Print out every line, exactly as written.

- - - - - - -

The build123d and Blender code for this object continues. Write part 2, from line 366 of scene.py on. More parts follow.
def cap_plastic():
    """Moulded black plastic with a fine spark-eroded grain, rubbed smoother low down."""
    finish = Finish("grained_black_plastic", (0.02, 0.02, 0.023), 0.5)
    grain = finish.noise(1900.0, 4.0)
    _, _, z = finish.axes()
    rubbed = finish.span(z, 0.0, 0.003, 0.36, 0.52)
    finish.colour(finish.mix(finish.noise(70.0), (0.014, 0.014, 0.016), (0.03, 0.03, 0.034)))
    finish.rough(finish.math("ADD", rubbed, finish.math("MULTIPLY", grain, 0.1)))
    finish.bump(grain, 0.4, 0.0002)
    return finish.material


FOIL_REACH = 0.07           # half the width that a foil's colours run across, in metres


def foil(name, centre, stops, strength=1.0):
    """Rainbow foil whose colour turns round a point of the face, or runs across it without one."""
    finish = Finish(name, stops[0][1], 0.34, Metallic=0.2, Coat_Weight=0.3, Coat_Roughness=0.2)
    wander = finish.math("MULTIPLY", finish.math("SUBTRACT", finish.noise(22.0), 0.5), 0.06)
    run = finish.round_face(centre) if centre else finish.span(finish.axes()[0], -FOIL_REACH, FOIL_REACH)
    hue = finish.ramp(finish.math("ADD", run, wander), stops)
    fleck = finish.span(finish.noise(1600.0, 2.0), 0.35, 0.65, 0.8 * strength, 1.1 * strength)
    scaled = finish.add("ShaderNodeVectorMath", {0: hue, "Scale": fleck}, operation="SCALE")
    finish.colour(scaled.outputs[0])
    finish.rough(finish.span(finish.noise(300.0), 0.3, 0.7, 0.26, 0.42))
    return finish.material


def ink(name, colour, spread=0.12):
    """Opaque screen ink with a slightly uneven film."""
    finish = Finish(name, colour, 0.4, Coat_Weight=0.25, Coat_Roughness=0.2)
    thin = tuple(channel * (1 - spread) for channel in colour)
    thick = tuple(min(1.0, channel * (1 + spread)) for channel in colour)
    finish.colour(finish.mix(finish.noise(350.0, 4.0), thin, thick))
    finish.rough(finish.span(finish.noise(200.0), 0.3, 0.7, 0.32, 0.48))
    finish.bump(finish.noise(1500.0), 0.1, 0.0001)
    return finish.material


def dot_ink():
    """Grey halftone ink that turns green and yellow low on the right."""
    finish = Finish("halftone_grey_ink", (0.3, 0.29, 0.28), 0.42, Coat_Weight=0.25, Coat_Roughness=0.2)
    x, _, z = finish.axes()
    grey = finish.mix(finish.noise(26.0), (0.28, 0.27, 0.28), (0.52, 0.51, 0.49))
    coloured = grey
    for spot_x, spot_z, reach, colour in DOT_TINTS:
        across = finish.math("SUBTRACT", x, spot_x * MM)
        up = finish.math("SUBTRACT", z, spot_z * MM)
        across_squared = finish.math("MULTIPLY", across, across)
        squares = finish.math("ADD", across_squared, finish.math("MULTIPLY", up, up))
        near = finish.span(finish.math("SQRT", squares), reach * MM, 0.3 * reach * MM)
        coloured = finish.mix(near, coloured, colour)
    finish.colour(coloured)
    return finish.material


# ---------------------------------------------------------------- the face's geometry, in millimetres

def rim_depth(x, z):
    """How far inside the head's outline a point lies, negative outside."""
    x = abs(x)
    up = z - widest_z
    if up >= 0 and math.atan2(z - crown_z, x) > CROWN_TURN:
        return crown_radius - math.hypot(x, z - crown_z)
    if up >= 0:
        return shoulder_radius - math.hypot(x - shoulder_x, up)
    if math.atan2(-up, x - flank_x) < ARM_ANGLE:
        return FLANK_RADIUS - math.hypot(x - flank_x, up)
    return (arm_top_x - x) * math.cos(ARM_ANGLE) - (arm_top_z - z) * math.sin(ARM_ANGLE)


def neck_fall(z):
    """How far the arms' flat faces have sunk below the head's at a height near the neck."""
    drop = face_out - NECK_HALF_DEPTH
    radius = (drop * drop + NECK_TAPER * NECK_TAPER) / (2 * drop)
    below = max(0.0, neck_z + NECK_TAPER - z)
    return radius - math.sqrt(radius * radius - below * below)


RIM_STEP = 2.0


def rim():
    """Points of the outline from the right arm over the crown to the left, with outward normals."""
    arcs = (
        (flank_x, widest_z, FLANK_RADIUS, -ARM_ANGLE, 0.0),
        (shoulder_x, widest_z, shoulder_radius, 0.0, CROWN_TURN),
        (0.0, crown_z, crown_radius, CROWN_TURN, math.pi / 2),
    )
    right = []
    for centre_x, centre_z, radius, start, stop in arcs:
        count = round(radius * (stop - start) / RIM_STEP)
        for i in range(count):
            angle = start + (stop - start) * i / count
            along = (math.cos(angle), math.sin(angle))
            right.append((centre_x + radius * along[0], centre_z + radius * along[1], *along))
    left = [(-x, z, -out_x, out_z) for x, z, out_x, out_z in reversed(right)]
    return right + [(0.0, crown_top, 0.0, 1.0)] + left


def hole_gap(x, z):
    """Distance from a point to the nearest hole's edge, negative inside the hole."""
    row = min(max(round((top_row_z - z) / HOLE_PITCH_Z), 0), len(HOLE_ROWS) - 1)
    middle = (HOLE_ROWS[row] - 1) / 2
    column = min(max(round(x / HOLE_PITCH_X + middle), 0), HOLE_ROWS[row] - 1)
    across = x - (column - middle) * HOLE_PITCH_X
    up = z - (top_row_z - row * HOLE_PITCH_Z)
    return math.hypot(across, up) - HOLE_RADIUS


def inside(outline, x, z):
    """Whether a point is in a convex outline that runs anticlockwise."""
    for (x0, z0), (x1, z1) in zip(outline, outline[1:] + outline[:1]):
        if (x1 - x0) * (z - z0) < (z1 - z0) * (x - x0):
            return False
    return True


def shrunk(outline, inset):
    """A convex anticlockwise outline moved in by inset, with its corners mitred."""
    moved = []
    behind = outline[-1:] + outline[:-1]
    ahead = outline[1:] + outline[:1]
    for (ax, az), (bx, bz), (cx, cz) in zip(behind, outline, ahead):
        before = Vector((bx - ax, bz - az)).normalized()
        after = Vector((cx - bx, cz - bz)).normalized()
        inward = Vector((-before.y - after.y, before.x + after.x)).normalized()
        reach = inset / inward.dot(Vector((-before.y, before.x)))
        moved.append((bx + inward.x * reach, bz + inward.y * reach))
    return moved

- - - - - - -

_Expected output:_
The build123d and Blender code for this object continues. Write part 2, from line 366 of scene.py on. More parts follow.
def cap_plastic():
    """Moulded black plastic with a fine spark-eroded grain, rubbed smoother low down."""
    finish = Finish("grained_black_plastic", (0.02, 0.02, 0.023), 0.5)
    grain = finish.noise(1900.0, 4.0)
    _, _, z = finish.axes()
    rubbed = finish.span(z, 0.0, 0.003, 0.36, 0.52)
    finish.colour(finish.mix(finish.noise(70.0), (0.014, 0.014, 0.016), (0.03, 0.03, 0.034)))
    finish.rough(finish.math("ADD", rubbed, finish.math("MULTIPLY", grain, 0.1)))
    finish.bump(grain, 0.4, 0.0002)
    return finish.material


FOIL_REACH = 0.07           # half the width that a foil's colours run across, in metres


def foil(name, centre, stops, strength=1.0):
    """Rainbow foil whose colour turns round a point of the face, or runs across it without one."""
    finish = Finish(name, stops[0][1], 0.34, Metallic=0.2, Coat_Weight=0.3, Coat_Roughness=0.2)
    wander = finish.math("MULTIPLY", finish.math("SUBTRACT", finish.noise(22.0), 0.5), 0.06)
    run = finish.round_face(centre) if centre else finish.span(finish.axes()[0], -FOIL_REACH, FOIL_REACH)
    hue = finish.ramp(finish.math("ADD", run, wander), stops)
    fleck = finish.span(finish.noise(1600.0, 2.0), 0.35, 0.65, 0.8 * strength, 1.1 * strength)
    scaled = finish.add("ShaderNodeVectorMath", {0: hue, "Scale": fleck}, operation="SCALE")
    finish.colour(scaled.outputs[0])
    finish.rough(finish.span(finish.noise(300.0), 0.3, 0.7, 0.26, 0.42))
    return finish.material


def ink(name, colour, spread=0.12):
    """Opaque screen ink with a slightly uneven film."""
    finish = Finish(name, colour, 0.4, Coat_Weight=0.25, Coat_Roughness=0.2)
    thin = tuple(channel * (1 - spread) for channel in colour)
    thick = tuple(min(1.0, channel * (1 + spread)) for channel in colour)
    finish.colour(finish.mix(finish.noise(350.0, 4.0), thin, thick))
    finish.rough(finish.span(finish.noise(200.0), 0.3, 0.7, 0.32, 0.48))
    finish.bump(finish.noise(1500.0), 0.1, 0.0001)
    return finish.material


def dot_ink():
    """Grey halftone ink that turns green and yellow low on the right."""
    finish = Finish("halftone_grey_ink", (0.3, 0.29, 0.28), 0.42, Coat_Weight=0.25, Coat_Roughness=0.2)
    x, _, z = finish.axes()
    grey = finish.mix(finish.noise(26.0), (0.28, 0.27, 0.28), (0.52, 0.51, 0.49))
    coloured = grey
    for spot_x, spot_z, reach, colour in DOT_TINTS:
        across = finish.math("SUBTRACT", x, spot_x * MM)
        up = finish.math("SUBTRACT", z, spot_z * MM)
        across_squared = finish.math("MULTIPLY", across, across)
        squares = finish.math("ADD", across_squared, finish.math("MULTIPLY", up, up))
        near = finish.span(finish.math("SQRT", squares), reach * MM, 0.3 * reach * MM)
        coloured = finish.mix(near, coloured, colour)
    finish.colour(coloured)
    return finish.material


# ---------------------------------------------------------------- the face's geometry, in millimetres

def rim_depth(x, z):
    """How far inside the head's outline a point lies, negative outside."""
    x = abs(x)
    up = z - widest_z
    if up >= 0 and math.atan2(z - crown_z, x) > CROWN_TURN:
        return crown_radius - math.hypot(x, z - crown_z)
    if up >= 0:
        return shoulder_radius - math.hypot(x - shoulder_x, up)
    if math.atan2(-up, x - flank_x) < ARM_ANGLE:
        return FLANK_RADIUS - math.hypot(x - flank_x, up)
    return (arm_top_x - x) * math.cos(ARM_ANGLE) - (arm_top_z - z) * math.sin(ARM_ANGLE)


def neck_fall(z):
    """How far the arms' flat faces have sunk below the head's at a height near the neck."""
    drop = face_out - NECK_HALF_DEPTH
    radius = (drop * drop + NECK_TAPER * NECK_TAPER) / (2 * drop)
    below = max(0.0, neck_z + NECK_TAPER - z)
    return radius - math.sqrt(radius * radius - below * below)


RIM_STEP = 2.0


def rim():
    """Points of the outline from the right arm over the crown to the left, with outward normals."""
    arcs = (
        (flank_x, widest_z, FLANK_RADIUS, -ARM_ANGLE, 0.0),
        (shoulder_x, widest_z, shoulder_radius, 0.0, CROWN_TURN),
        (0.0, crown_z, crown_radius, CROWN_TURN, math.pi / 2),
    )
    right = []
    for centre_x, centre_z, radius, start, stop in arcs:
        count = round(radius * (stop - start) / RIM_STEP)
        for i in range(count):
            angle = start + (stop - start) * i / count
            along = (math.cos(angle), math.sin(angle))
            right.append((centre_x + radius * along[0], centre_z + radius * along[1], *along))
    left = [(-x, z, -out_x, out_z) for x, z, out_x, out_z in reversed(right)]
    return right + [(0.0, crown_top, 0.0, 1.0)] + left


def hole_gap(x, z):
    """Distance from a point to the nearest hole's edge, negative inside the hole."""
    row = min(max(round((top_row_z - z) / HOLE_PITCH_Z), 0), len(HOLE_ROWS) - 1)
    middle = (HOLE_ROWS[row] - 1) / 2
    column = min(max(round(x / HOLE_PITCH_X + middle), 0), HOLE_ROWS[row] - 1)
    across = x - (column - middle) * HOLE_PITCH_X
    up = z - (top_row_z - row * HOLE_PITCH_Z)
    return math.hypot(across, up) - HOLE_RADIUS


def inside(outline, x, z):
    """Whether a point is in a convex outline that runs anticlockwise."""
    for (x0, z0), (x1, z1) in zip(outline, outline[1:] + outline[:1]):
        if (x1 - x0) * (z - z0) < (z1 - z0) * (x - x0):
            return False
    return True


def shrunk(outline, inset):
    """A convex anticlockwise outline moved in by inset, with its corners mitred."""
    moved = []
    behind = outline[-1:] + outline[:-1]
    ahead = outline[1:] + outline[:1]
    for (ax, az), (bx, bz), (cx, cz) in zip(behind, outline, ahead):
        before = Vector((bx - ax, bz - az)).normalized()
        after = Vector((cx - bx, cz - bz)).normalized()
        inward = Vector((-before.y - after.y, before.x + after.x)).normalized()
        reach = inset / inward.dot(Vector((-before.y, before.x)))
        moved.append((bx + inward.x * reach, bz + inward.y * reach))
    return moved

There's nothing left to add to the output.